复合函数求导法则:
[F(x,y,z)]^\prime = (xyz)^\prime = x^\prime yz+xy^\prime z+xy z^\prime
规则是:分别把变量的导数与除该变量外其余部分相乘,然后把结果相加。
除该变量外其余部分就是该变量的偏导数,可得:
[F(x,y,z)]^\prime = x^\prime F_x+ y^\prime F_y+ z^\prime F_z
对于自变量为x的方程:
F(x,y)=0
等式两边同时对x求导:
x^\prime F_x+ y^\prime F_y = 0
整理可得:
\frac{dy}{dx} = -\frac{F_x}{F_y}
F(x,y,z)=0
x^\prime F_x+ y^\prime F_y+ z^\prime F_z = 0
对于自变量为x,y的二元方程:
分别对x,y求偏导:
F_x+ \frac{dz}{dx} F_z = 0
F_y+ \frac{dz}{dy} F_z = 0
对于方程组
\left\{\begin{array}{l} F(x, y, z)=0 \\ G(x, y, z)=0 \end{array}\right.
先确定谁是自变量,这里x是自变量。 对x求导:
\left\{\begin{array}{l} F_x+F_y \frac{d y}{d x}+F_z \frac{d z}{d x}=0 \\ G_x+G_y \frac{d y}{d x}+G_z \frac{d z}{d x}=0 \end{array}\right.

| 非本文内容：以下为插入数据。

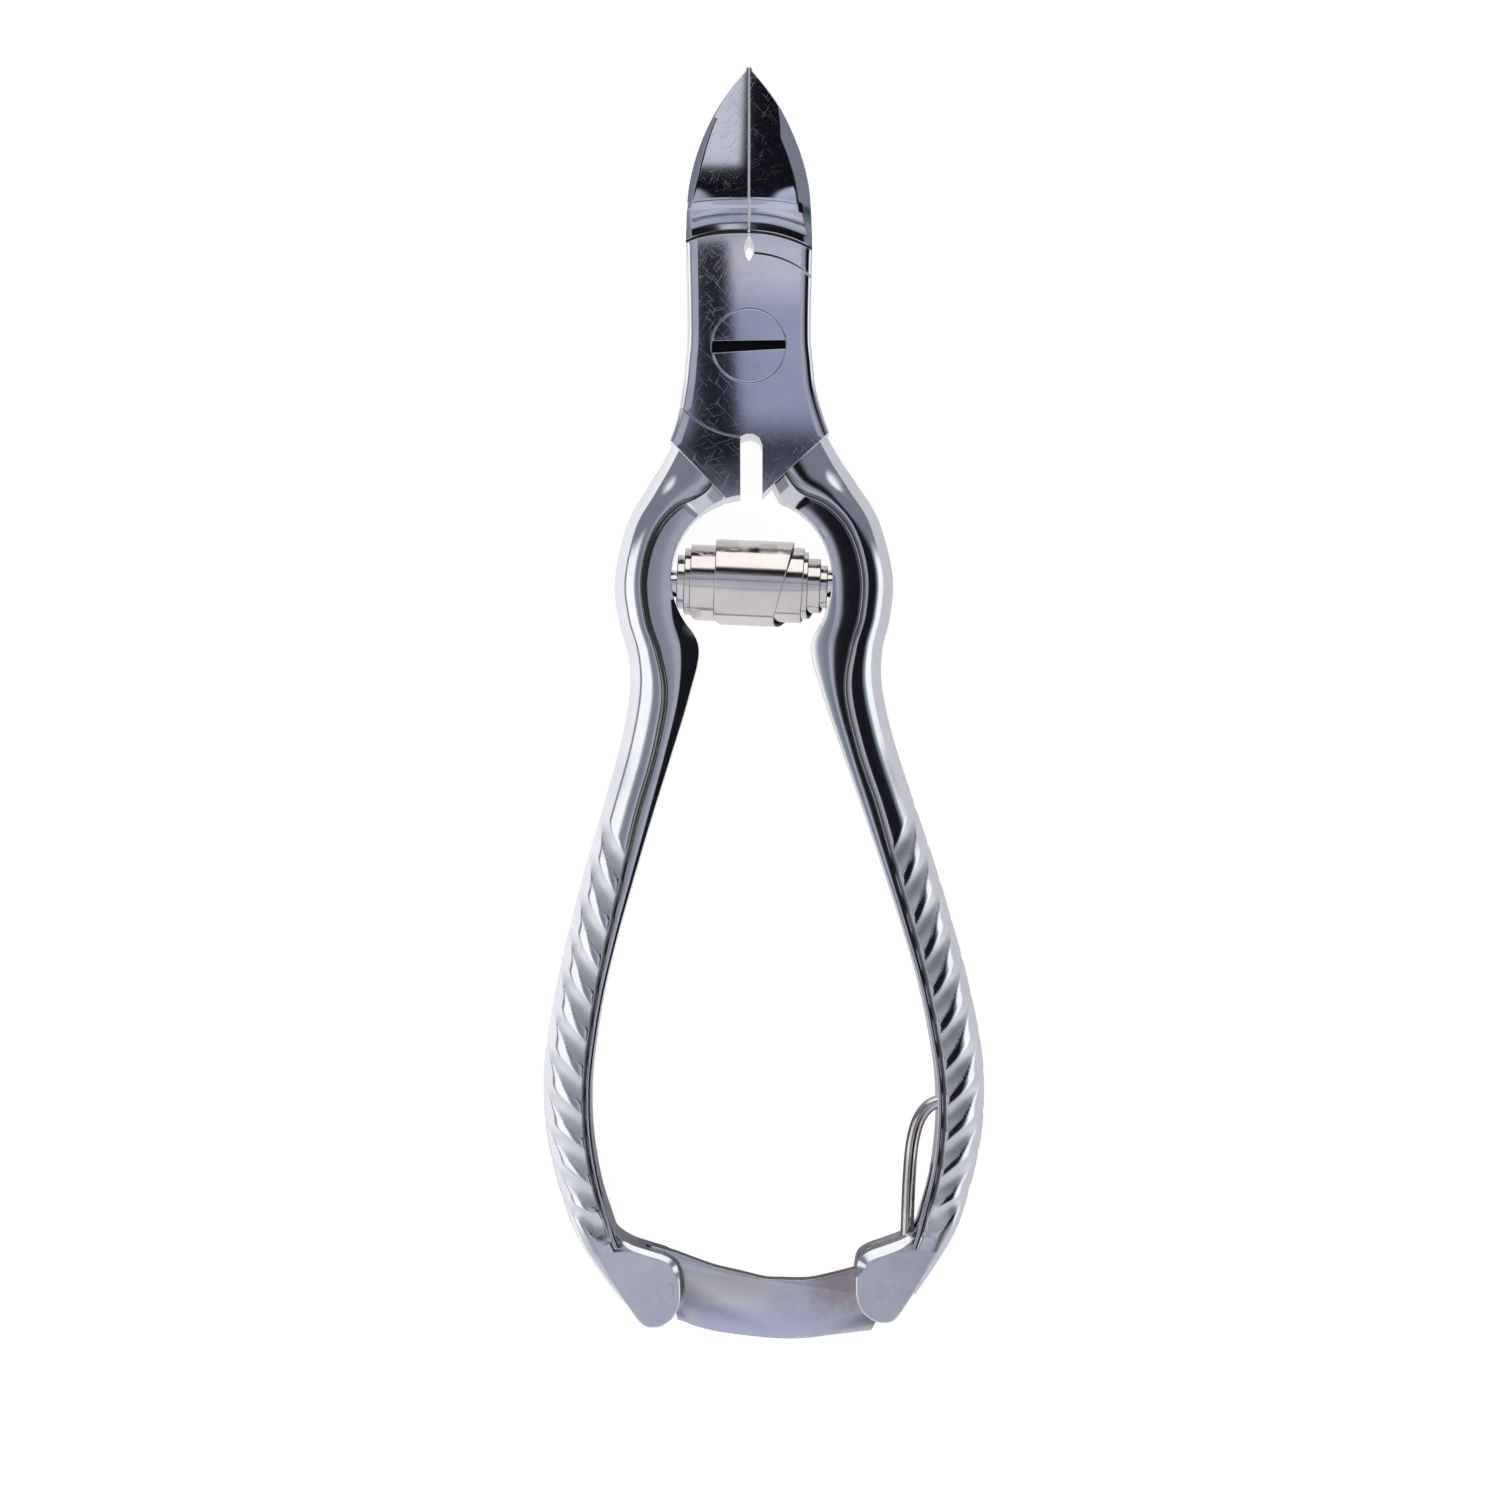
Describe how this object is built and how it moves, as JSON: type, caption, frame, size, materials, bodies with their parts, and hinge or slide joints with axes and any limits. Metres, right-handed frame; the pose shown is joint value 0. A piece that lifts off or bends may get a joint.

解方程组即可求出 \frac{d y}{d x},\frac{d z}{d x} 。
\left\{\begin{array}{l} F(x, y, u, v)=0 \\ G(x, y, u, v)=0 \end{array}\right.
先确定谁是自变量,这里x,y是自变量。
对x求导可得:
\left\{\begin{array}{l} F_x+F_u \frac{\partial u}{\partial x}+F_v \frac{\partial v}{\partial x}=0 \\ G_x+G_u \frac{\partial u}{\partial x}+G_v \frac{\partial v}{\partial x}=0 \end{array}\right.
对y求导可得:
\left\{\begin{array}{l} F_y+F_u \frac{\partial u}{\partial y}+F_v \frac{\partial v}{\partial y}=0 \\ G_y+G_u \frac{\partial u}{\partial y}+G_v \frac{\partial v}{\partial y}=0 \end{array}\right.
解方程组即可求出 \frac{\partial u}{\partial x}, \frac{\partial v}{\partial x}, \frac{\partial u}{\partial y}, \frac{\partial v}{\partial y}